Movies

Osgood Perkins' Keeper Review: The Finale Fumbles, But Originality Wins Out

Osgood Perkins' Keeper Review: The Finale Fumbles, But Originality Wins Out
Image credit: Legion-Media

Osgood Perkins delivers a divisive, go-in-cold mystery with Keeper; the finale wobbles, but its eerie, singular vision lingers.

Osgood Perkins has been on a roll lately, and every time he drops a new horror movie, my ears perk up. His stuff is weird in a way most studio horror just isn’t anymore, and yeah, that makes him polarizing. I’ll take polarizing over paint-by-numbers any day. His latest, 'Keeper,' sticks to his lane: chilly, precise, unsettling. It doesn’t play like the version you expect going in, and that’s kind of the point.

What 'Keeper' is actually about (without ruining it)

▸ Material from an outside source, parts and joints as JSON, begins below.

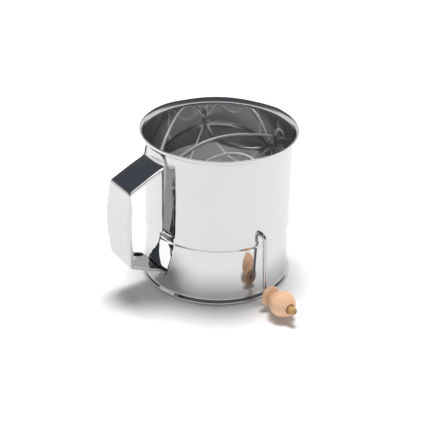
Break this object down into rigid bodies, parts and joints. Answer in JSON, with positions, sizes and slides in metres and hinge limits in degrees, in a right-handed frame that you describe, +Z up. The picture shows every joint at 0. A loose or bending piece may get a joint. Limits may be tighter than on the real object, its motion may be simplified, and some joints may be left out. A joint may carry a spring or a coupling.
{
  "type": "rotary flour sifter",
  "caption": "Open steel sifter can with a strap handle, a mesh dome inside, and a wire agitator turned by a side crank with a turned wooden knob.",
  "frame": {"origin": "on the standing plane, under the centre of the whole outline seen from above", "axes": "+Z up along the can's axis, crank shaft along Y with the knob on the -Y side, handle towards -X"},
  "size_m": [0.1424, 0.154, 0.1159],
  "materials": {
    "polished_steel": "mirror-polished stainless steel sheet",
    "steel_wire": "bright drawn stainless wire",
    "woven_mesh": "woven stainless wire cloth",
    "beech": "turned beech, waxed",
    "beech_end": "end-grain beech plug, darker"
  },
  "bodies": {
    "can": {"can_body": "polished_steel", "handle": "polished_steel", "screen_hoop": "steel_wire", "screen_mesh": "woven_mesh"},
    "crank": {"crank_rod": "steel_wire", "front_hub": "steel_wire", "rear_hub": "steel_wire", "front_washer": "steel_wire", "rear_washer": "steel_wire", "agitator_wire_1": "steel_wire", "agitator_wire_2": "steel_wire", "agitator_wire_3": "steel_wire", "agitator_wire_4": "steel_wire", "knob_push_nut": "steel_wire"},
    "knob": {"crank_knob": "beech", "knob_end_plug": "beech_end"}
  },
  "joints": [
    {"name": "crank_spin", "type": "hinge", "parent": "can", "child": "crank", "pos_m": [0.01427, 0.02005, 0.054], "axis": [0, -1, 0], "continuous": true},
    {"name": "knob_spin", "type": "hinge", "parent": "crank", "child": "knob", "pos_m": [0.01427, -0.06285, 0.0112], "axis": [0, -0.9969, 0.0785], "continuous": true}
  ]
}
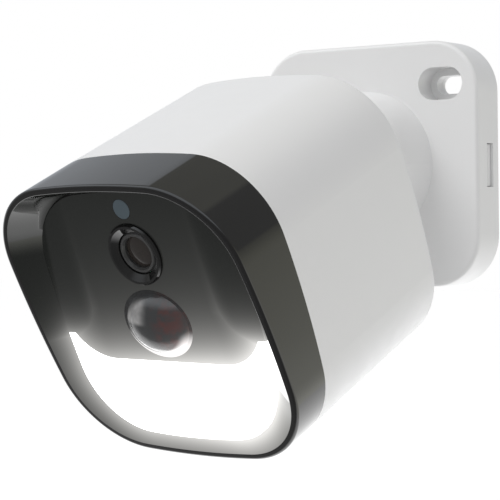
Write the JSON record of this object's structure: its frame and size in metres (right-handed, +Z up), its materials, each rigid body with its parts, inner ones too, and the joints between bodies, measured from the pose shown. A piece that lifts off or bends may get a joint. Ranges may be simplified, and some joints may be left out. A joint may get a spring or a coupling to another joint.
{
  "type": "floodlight security camera",
  "caption": "Rounded-square floodlight camera with a raked black hood, lens, motion dome and lit window, on a ball-jointed wall plate.",
  "frame": {"origin": "centre of the wall plate's back face", "axes": "-Y points out of the wall towards the viewer, +Z is up, +X is to the right seen from the front"},
  "size_m": [0.085, 0.1308, 0.1108],
  "materials": {
    "white_plastic": "satin moulded plastic",
    "black_gloss": "polished piano black",
    "dark_panel": "smoked acrylic",
    "lens_black": "matt black",
    "lens_glass": "coated glass",
    "diffuser": "opal acrylic, lit",
    "motion_lens": "smoked polyethylene dome",
    "sensor_window": "tinted clear plastic",
    "rubber": "soft silicone",
    "black_rubber": "soft silicone",
    "steel": "nickel plated",
    "brass": "machined",
    "board": "solder-masked glass fibre",
    "chip": "moulded epoxy",
    "metal_can": "tin plated",
    "led": "phosphor on ceramic",
    "reflector": "white reflector",
    "heat_sink": "extruded",
    "cell": "shrink sleeve",
    "frame_plastic": "moulded",
    "speaker": "moulded frame and cone"
  },
  "bodies": {
    "mount": {"mount_base": "white_plastic", "back_plate": "white_plastic"},
    "clamp_ring": {"lock_ring": "white_plastic"},
    "pan_pad": {"ball_pad": "black_rubber"},
    "stem": {"ball_stud": "steel", "stud_washer": "black_rubber"},
    "port_flap": {"port_cover": "rubber"},
    "reset_plunger": {"reset_button": "white_plastic"},
    "camera": {"housing": "white_plastic", "thread_insert": "brass", "housing_screws": "steel", "front_bezel": "black_gloss", "front_gasket": "black_rubber", "front_panel": "dark_panel", "light_diffuser": "diffuser", "light_reflector": "reflector", "led_board": "board", "floodlight_leds": "led", "heat_sink": "heat_sink", "lens_ring": "black_gloss", "lens_barrel": "lens_black", "lens_glass": "lens_glass", "lens_holder": "lens_black", "image_sensor": "chip", "camera_board": "board", "sensor_board": "board", "pir_sensor": "metal_can", "pir_lens": "motion_lens", "sensor_window": "sensor_window", "light_sensor": "chip", "battery_cells": "cell", "battery_tray": "frame_plastic", "chassis": "frame_plastic", "main_board": "board", "board_screws": "steel", "board_chips": "chip", "usb_port": "metal_can", "reset_switch": "chip", "speaker": "speaker", "microphone": "metal_can", "antenna": "board"}
  },
  "joints": [
    {"name": "lock_ring_turn", "type": "hinge", "parent": "mount", "child": "clamp_ring", "pos_m": [0, -0.025, 0], "axis": [0, -1, 0], "range_deg": [0, 120]},
    {"name": "ball_pan", "type": "hinge", "parent": "mount", "child": "pan_pad", "pos_m": [0, -0.025, 0], "axis": [0, 0, 1], "range_deg": [-20, 30]},
    {"name": "ball_tilt", "type": "hinge", "parent": "pan_pad", "child": "stem", "pos_m": [0, -0.025, 0], "axis": [0.9962, -0.0872, 0], "range_deg": [-34, 11]},
    {"name": "ball_spin", "type": "hinge", "parent": "stem", "child": "camera", "pos_m": [0, -0.025, 0], "axis": [-0.0797, -0.9108, -0.4051], "continuous": true},
    {"name": "port_cover_hinge", "type": "hinge", "parent": "camera", "child": "port_flap", "pos_m": [-0.00324, -0.06203, -0.06309], "axis": [0.9962, -0.0872, 0], "range_deg": [0, 100]},
    {"name": "reset_press", "type": "slide", "parent": "camera", "child": "reset_plunger", "axis": [-0.0353, -0.4036, 0.9143], "range_m": [0, 0.0004], "stiffness_N_per_m": 600}
  ]
}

The premise sounds simple: a couple heads to a secluded cabin for an anniversary trip, and then something dark makes itself known. The place has a past, the air gets heavy, and the relationship on display is... not thriving.

From the first shot, there’s something off between Liz (Maslany) and Malcolm (Sutherland). Their conversations have this strange, stilted charge that makes you lean forward, waiting for whatever’s rotting under the floorboards to break through. The marketing has kept things close to the chest, and that’s for the best. This is one of those movies where knowing less is a feature, not a bug.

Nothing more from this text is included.